正しい知識を伝えて検査利用を呼びかけようと、16日午後1時から、中央区北4西1の共済ホールで市民向けフォーラムを開く。ゲストはタレントの優木まおみさん。北大の遠藤知之医師が、検査や治療について分かりやすく話す。無料。希望者は直接会場へ。問い合わせは、はばたき福祉事業団(電)011・551・4439へ。
薬事日報より
調剤に対する風当たり
◆2018年度診療報酬改定の議論が大詰めを迎える中、ここ最近の中医協や社保審で、調剤に対する風当たりが強まっている
◆8日の中医協総会では、日医の今村聡副会長が院内処方と院外処方で大きく異なるコストを問題視し調剤料について「早急かつ大胆に是正すべき」と主張。さらに、診療報酬本体における医科:調剤の配分比率「1:0.3」について、「固定する必要はない」と発言した。これは異例のことだが、医薬分業のメリットを示すことができない状況で、処方箋付け替え請求などの不正事案が相次ぎ、付け入る隙を与えてしまったようだ
◆前回改定のように、「1:0.3」に切り込む姿勢を示しつつ、「外枠」メニューなどを駆使して「何とか維持」という結果になる可能性もあるが、2年ごとに訪れる改定のたびに日医の顔色をうかがうのであれば、一体、どこを見て仕事をしているのかということになりかねない
◆自分たちが進むべき方向も見失ってしまわないためにも、大きな方向転換が必要になってくるのかもしれない。
さらにもいっこ道新から
遠隔診療導入費、道が奥尻町に補助 本年度 医師不足の地域に拡大へ
道は本年度、地方の医師不足に対応するため、檜山管内奥尻町に奥尻島内での遠隔診療に使うパソコンやタブレット端末などの導入費を補助する。町国民健康保険病院が患者宅や特別養護老人ホームにタブレットを貸与し、従来の訪問診療の一部を遠隔診療へ切り替える。地方で確保が難しい医療従事者の効率的な働き方や負担軽減につなげたい意向だ。

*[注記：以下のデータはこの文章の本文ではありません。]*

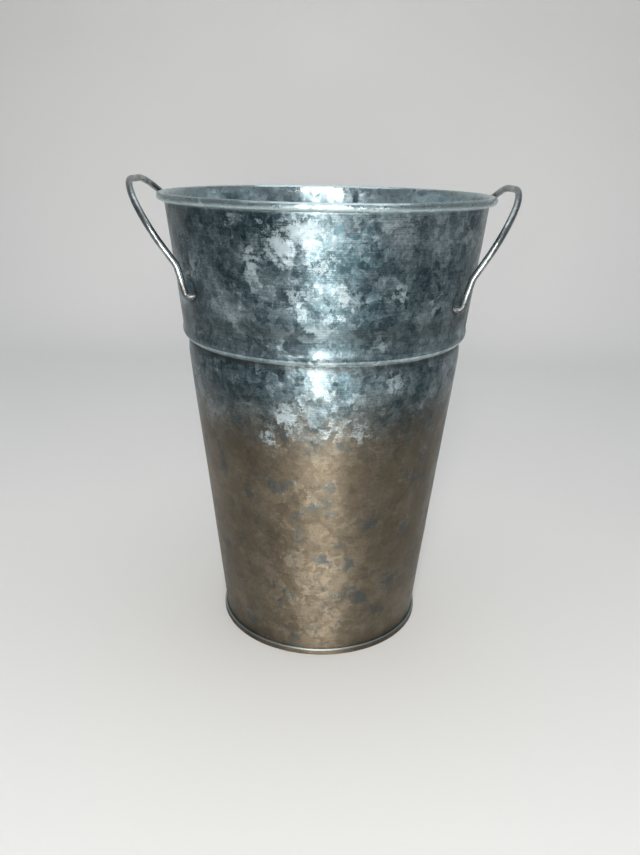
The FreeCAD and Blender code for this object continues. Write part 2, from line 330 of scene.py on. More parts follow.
def unevenness(turn, point):
    """How far the rolled sheet stands in or out of a true cone. The seams, rim, shoulder and holes hold
    it true."""
    height = point.y
    calm = smoothstep(5 * MM, 30 * MM, height) * (1 - smoothstep(205 * MM, 224 * MM, height))
    calm *= 1 - 0.8 * near(height - VALLEY_HEIGHT, 14 * MM)
    calm *= smoothstep(2 * MM, 20 * MM, hole_distance(turn, height))
    spot = Vector((math.cos(turn), math.sin(turn), height / (90 * MM)))
    swell = SWELL * noise.noise(spot * 1.7) + RIPPLE * noise.noise(spot * 6 + Vector((7, 3, 1)))
    for angle, level, reach, depth in DENTS:
        gone = math.hypot(across_from(turn, math.radians(angle), point.x), height - level * MM)
        swell -= depth * MM * near(gone, reach * MM) ** 2
    return swell * calm


# The lock seam's face: millimetres from its middle, and how far it stands proud as a share of its height
LOCK_FACE = [(3.4, 0), (3.04, 0.02), (3.0, 0.5), (2.94, 0.76), (2.78, 0.93), (2.5, 1.0), (1.6, 1.02),
             (0.6, 0.99)]


def lock_columns():
    """The lock seam's columns from left to right: how far each is from the middle and how proud."""
    right = [(along * MM, proud) for along, proud in LOCK_FACE]
    return [(-along, proud) for along, proud in right] + [(0.0, 0.98)] + right[::-1]


PROUD = dict(lock_columns())
PUNCHED_IN = 0.12 * MM
LOCK_ROOM = 4.2 * MM                          # free of the wall's own columns, on each side of the lock seam


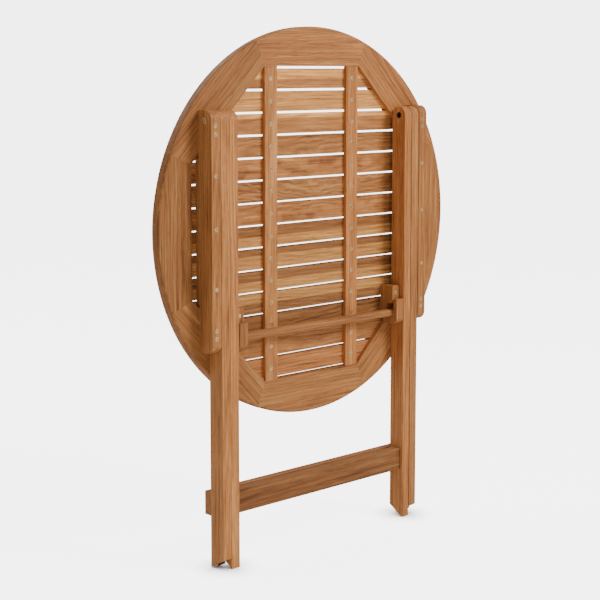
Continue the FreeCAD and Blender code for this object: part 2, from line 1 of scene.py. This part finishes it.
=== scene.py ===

離島や過疎地で遠隔診療に関連する機材を導入する自治体に対し、事業費の半額を250万円を上限に支援する。本年度初めて募集し、奥尻町が応募した。事業費は、タブレット端末5台、パソコン5台、テレビ会議システム導入などで約500万円を見込む。
島内での遠隔診療は、糖尿病や高血圧、退院直後の在宅患者などを対象に来年2月にも始める。道は事業の中心となる医療機関について、専門医がいる都市部の医療機関にバックアップを依頼することも条件としており、町国民健康保険病院は札幌と函館の医療機関に打診している。難しい症例の場合、テレビ会議を通じて助言を仰ぐ方針だ。
色々記事がありますが、最後の遠隔診療に関して一言だけ。タブレットなどに関しての補助費は結局は長続きしないですし、システム定着のためにもならないから結局無駄になるような・・・・テレビ会議システムなどももっと安価なものや無料のものもあるし、こういうのに税金は投入すべきではないと個人的には思いますが、皆さんはどう考えますか?